第二節 :想在北京也開一家這樣的咖啡館(1 / 2)

我相信,每一個喜歡旅行的人,都有一個客棧或咖啡館情結。

2013年3月的一天下午,晴朗的北京,我跟朋友在朱雀胡同的Grandmother’s Kitch,玻璃屋子裏暖洋洋可以隻穿襯衫。我們說起我的台北之旅,說起台北的咖啡館,我說好想開一家媽媽帶寶寶去的咖啡館。

同樣熱愛旅行和咖啡館的朋友說,多好的想法啊,趕快開一家吧。過了一會兒,她問我,是不是每一個喜歡旅行的人,都有客棧或者咖啡館情結。

我笑著說是。十年來,我是吵得最厲害的那個人,但當身邊的很多朋友都擁有了自己心愛的客棧或咖啡館,我卻仍然在夢想。

第一次付諸行動,在廈門的曾厝垵村。那時候村子裏有一家開在紅磚老厝裏的家庭旅館名叫夢旅人,岩井俊二的電影我不喜歡,但夢旅人做為客棧名字確實好。也許,真正好的是那間紅磚老厝,四合的院子,關起門來自成天地,走出去則是原汁原味的閩南漁村。漁村隔著一條公路就是曾厝垵的海,海邊的戲台上經常上演高甲戲,也唱過熱愛音樂的年輕人自己的曲子。村口的寺廟香火依然旺盛,村民們時常在沙灘上整理漁船與漁網。夏天下海遊完泳,回到客棧從院子裏的井中打水衝洗,一群人圍坐在陽傘下彈吉他唱歌,自己動手到廚房做一頓晚餐。

羨慕之餘,我就萌發了自己也開一家古厝客棧的想法。爸爸媽媽陪著我在村裏四處找房子,但那樣的老屋再也沒有,加上日益繁忙的工作,我關於夢旅人的夢想漸漸淡去。

後來,曾厝垵成為廈門著名的文藝村,小小的城中村成為當地文藝青年的聚集地,各種客棧和咖啡館更是數不勝數。但當年的夢旅人已經不在,我也更不可能尋到心儀的紅磚厝。

廈門之外,我還設想過在很多地方開個屬於自己的小店。

比如泉州,整個福建最讓我眷戀的小城,我說過,在福建如果有一個城市能讓我舍棄廈門而去,那一定是泉州。那時候我已經在廈門生活了十三年,以為自己這輩子都不會離開。因此去泉州開一家客棧或咖啡館就成了最大的奢願。
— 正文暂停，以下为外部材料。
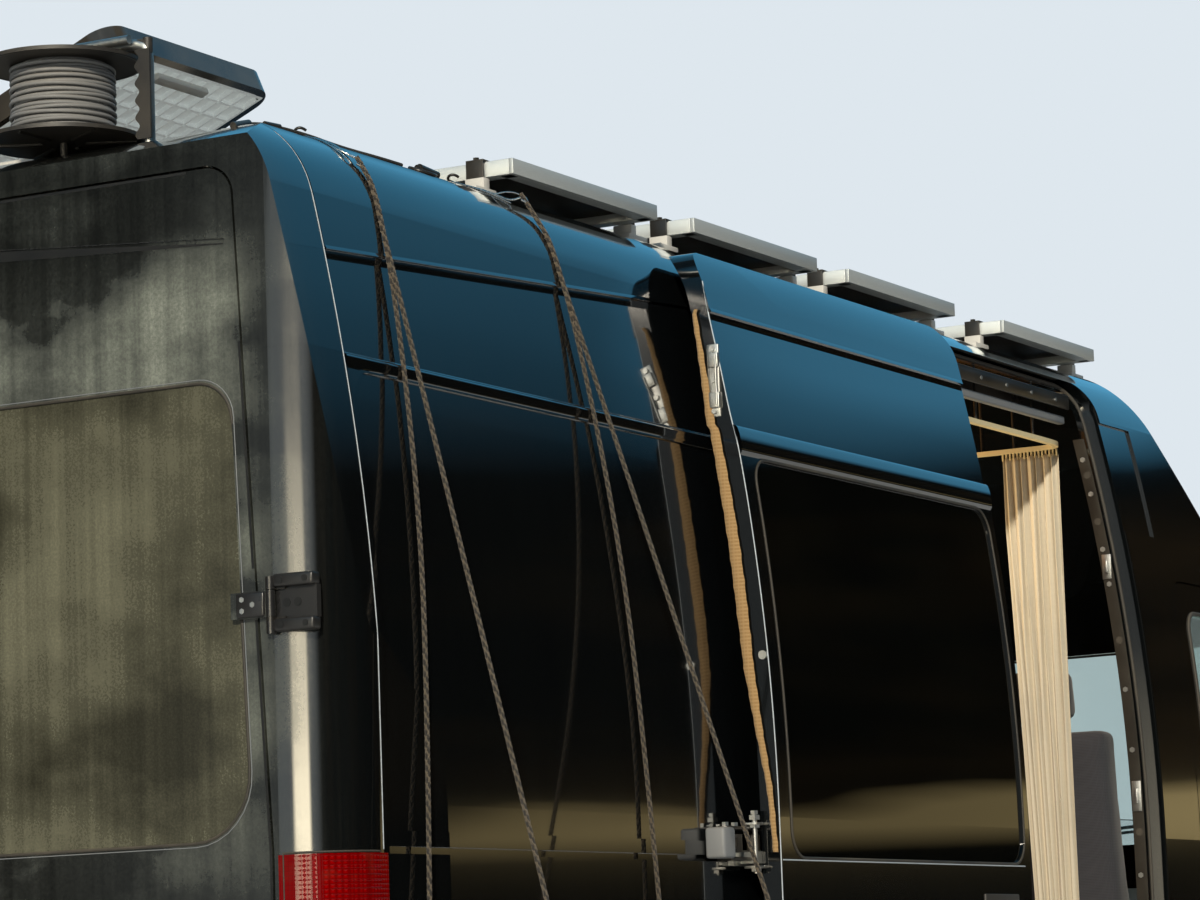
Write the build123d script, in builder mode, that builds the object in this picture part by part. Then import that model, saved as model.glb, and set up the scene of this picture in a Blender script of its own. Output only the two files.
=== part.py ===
from build123d import *
import math
import os

os.makedirs("parts", exist_ok=True)

# The van's frame: X forward, Y to its left, Z up, millimetres, with the origin on the ground
# below the middle of its length.

# Body: overall sizes
front_x = 3472.5            # foremost point of the front bumper
door_plane_x = -3397.5      # outer face of the rear doors
rear_x = -3472.5            # rearmost point of the rear step
half_width = 996.5          # at the widest height
widest_z = 1300.0
side_radius = 5460.0        # the side's curve above the widest height
shoulder_z = 2500.0         # where side and shoulder meet
shoulder_radius = 230.0
crown_slope = 3.3           # degrees, the roof's slope beside the shoulder
sill_z = 380.0
wall = 45.0                 # doors and body sides, skin to lining
glass_thick = 5.0
roof_seam_z = 2174.0        # joint between the steel side and the high roof
crease_z = 2490.0           # the crease where the high roof's sides meet its top
crease_rear_z = 2372.0      # the crease's height at the rear doors
crease_bend_x = -1520.0     # it rises up to here
band_depth = 6.0            # the roof's sides lie this deep below its top
pressing_depth = 5.0        # recessed fields of the panels
corner_seam_x = -3247.0     # joint between the sides and the rear corner pillars
groove_width = 4.0
waist_slot_x = (corner_seam_x + 18, door_plane_x + 1555)
waist_slot_z = (1204.0, 1218.0)
waist_slot_depth = 10.0

# Gaps
panel_gap = 5.0             # round a piece that opens
seat_gap = 0.3              # between fixed pieces
run_gap = 0.1               # a pin in its bore

# Wheels
tyre_radius = 356.0
tyre_width = 235.0
rim_radius = 212.0
track_half = 855.0
front_axle_x = 2468.5
rear_axle_x = -1856.5
axle_z = tyre_radius
arch_radius = 430.0
arch_lip = 22.0             # width of the raised rim round each arch
arch_lip_proud = 7.0
spindle_radius = 30.0
kingpin_inset = 60.0        # kingpin inboard of the wheel's middle
kingpin_radius = 14.0

# Floor and frame
floor_top_z = 640.0
floor_thick = 40.0
rail_height = 110.0
rail_low_z = floor_top_z - floor_thick - rail_height
rail_width = 80.0
rail_y = 440.0

# Doors and windows
side_opening_x = (-500.5, 797.5)
side_opening_z = (480.0, 2585.0)     # the doorway reaches into the shoulder
side_opening_radius = 70.0
door_overlap = 60.0         # the sliding door past its opening at each end
door_travel = 1209.0
door_out = 96.0             # how far the open door stands off
cab_door_back_x = 1142.5
cab_door_front_x = 2250.0
cab_door_z = (480.0, 2050.0)
rear_door_z = (690.0, 2540.0)
rear_door_half = 832.0      # half width of the rear doorway at the waist
rear_door_top_half = 770.0


def body_section(inset):
    # the body's outline across, moved inwards by inset
    side_y = half_width - side_radius
    rise = math.asin((shoulder_z - widest_z) / side_radius)
    top = math.radians(90 - crown_slope)
    step = side_radius - shoulder_radius
    shoulder_y = side_y + step * math.cos(rise)
    shoulder_mid_z = widest_z + step * math.sin(rise)

    def on_side(turn):
        reach = side_radius - inset
        return side_y + reach * math.cos(turn), widest_z + reach * math.sin(turn)

    def on_shoulder(turn):
        reach = shoulder_radius - inset
        return shoulder_y + reach * math.cos(turn), shoulder_mid_z + reach * math.sin(turn)

    low, mid_side, hip = on_side(0), on_side(rise / 2), on_side(rise)
    mid_shoulder, neck = on_shoulder((rise + top) / 2), on_shoulder(top)
    crown_radius = neck[0] / math.cos(top)
    crown = (0, neck[1] + crown_radius * (1 - math.sin(top)))
    with BuildSketch(Plane.YZ) as outline:
        with BuildLine():
            ThreePointArc((-neck[0], neck[1]), crown, neck)
            for k in (1, -1):
                ThreePointArc((k * neck[0], neck[1]), (k * mid_shoulder[0], mid_shoulder[1]),
                              (k * hip[0], hip[1]))
                ThreePointArc((k * hip[0], hip[1]), (k * mid_side[0], mid_side[1]),
                              (k * low[0], low[1]))
                Line((k * low[0], low[1]), (k * low[0], 900))
                ThreePointArc((k * low[0], 900), (k * (low[0] - 12), 640),
                              (k * (low[0] - 45), sill_z))
            Line((45 - low[0], sill_z), (low[0] - 45, sill_z))
        make_face()
    return outline.sketch


def body_plan(inset):
    # the body's outline from above
    back, front, side = door_plane_x + inset, front_x - inset, half_width + 2 - inset
    with BuildSketch(Plane.XY) as outline:
        with BuildLine():
            Line((back, 150 - side), (back, side - 150))
            for k in (1, -1):
                ThreePointArc((back, k * (side - 150)), (back + 38, k * (side - 54)),
                              (back + 150, k * (side - 12)))
                Line((back + 150, k * (side - 12)), (back + 420, k * side))
                Line((back + 420, k * side), (front - 770, k * side))
                ThreePointArc((front - 770, k * side), (front - 470, k * (side - 42)),
                              (front - 220, k * (side - 152)))
                ThreePointArc((front - 220, k * (side - 152)), (front - 110, k * (side - 255)),
                              (front - 52, k * (side - 400)))
            ThreePointArc((front - 52, side - 400), (front, 0), (front - 52, 400 - side))
        make_face()
    return outline.sketch


# Bowed faces of the front: the lower and upper point (x, z) of each in side view, and its bow radius
screen_face = ((2772, 1285), (1972, 1985), 5200)
forehead_face = ((1990, 1975), (1480, 2582.8), 5000)
bonnet_face = ((3440, 985), (2700, 1320), 3600)
nose_face = ((3472.5, 700), (3400, 1080), 4000)


def space_behind(face, inset):
    # the outline of a tall block whose front is the bowed face, drawn well below its foot
    foot, head, bow = face
    run = Vector(head[0] - foot[0], 0, head[1] - foot[1]).normalized()
    out = Vector(run.Z, 0, -run.X)
    base = Vector(foot[0], 0, foot[1]) - out * inset - run * 3000
    plane = Plane(origin=base, x_dir=(0, 1, 0), z_dir=run)
    back = -9000 if plane.y_dir.dot(out) > 0 else 9000
    half = 1300
    drop = math.copysign(bow - math.sqrt(bow**2 - half**2), back)
    with BuildSketch(plane) as outline:
        with BuildLine():
            ThreePointArc((-half, drop), (0, 0), (half, drop))
            Polyline((half, drop), (half, back), (-half, back), (-half, drop))
        make_face()
    return outline.sketch


roof_high = 2705.0
roof_front_radius = 854.0
roof_front_start_x = 979.0
forehead_slope = 50.0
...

比如貴州,上大學之前我沒有離開過故鄉,二十歲之後我回遵義的次數卻屈指可數,但那片山水永遠是我心中最惦念的地方。回到貴州開一個家庭旅館,讓更多認看到家鄉的美,這也是個好想法。

比如大理,風花雪月的大理肯定是最文藝的選擇,古城、雙廊或者沙溪,隨意一處院子就能變成文藝青年集散地,一間客棧和咖啡館結合的小店,多少人夢寐以求。

比如拉薩,一個朋友在仙足島租了個院子開客棧,坐落在風景如畫的拉薩河畔,拉薩河最美的長河落日成為她家後花園的風景,“拉薩河邊的蒙拉裏”這店名也夠浪漫和詩意。

另外一個在喀什開客棧的朋友,不隻一次攛掇我,來喀什吧,在微風邊上也開一家青年旅館,我們做鄰居。小靜在重慶的兩家咖啡館,葵子咖啡和海上咖啡館走得都是文藝路線,我曾經跟她開玩笑說要跟她合夥。

十年時間也就這樣過去,開始忙於工作,忙著四處旅行,後來忙著結婚懷孕生子。叮小當出生以後,我發現自己哪兒也去不了,隻能在北京實現夢想。究竟是客棧還是咖啡館的糾結也逐漸清晰,對於一個做了母親的曾經的文藝女青年,咖啡館顯然更適合。及至在台北看到富錦街上的Cafe Ballet Baby Kitch,越看越覺得那就是我想要的咖啡館。我想要的咖啡館,已經不隻是隨性優雅的環境、一本書、一杯咖啡、一段音樂以及各種文藝活動,我還給它加上了一個Baby。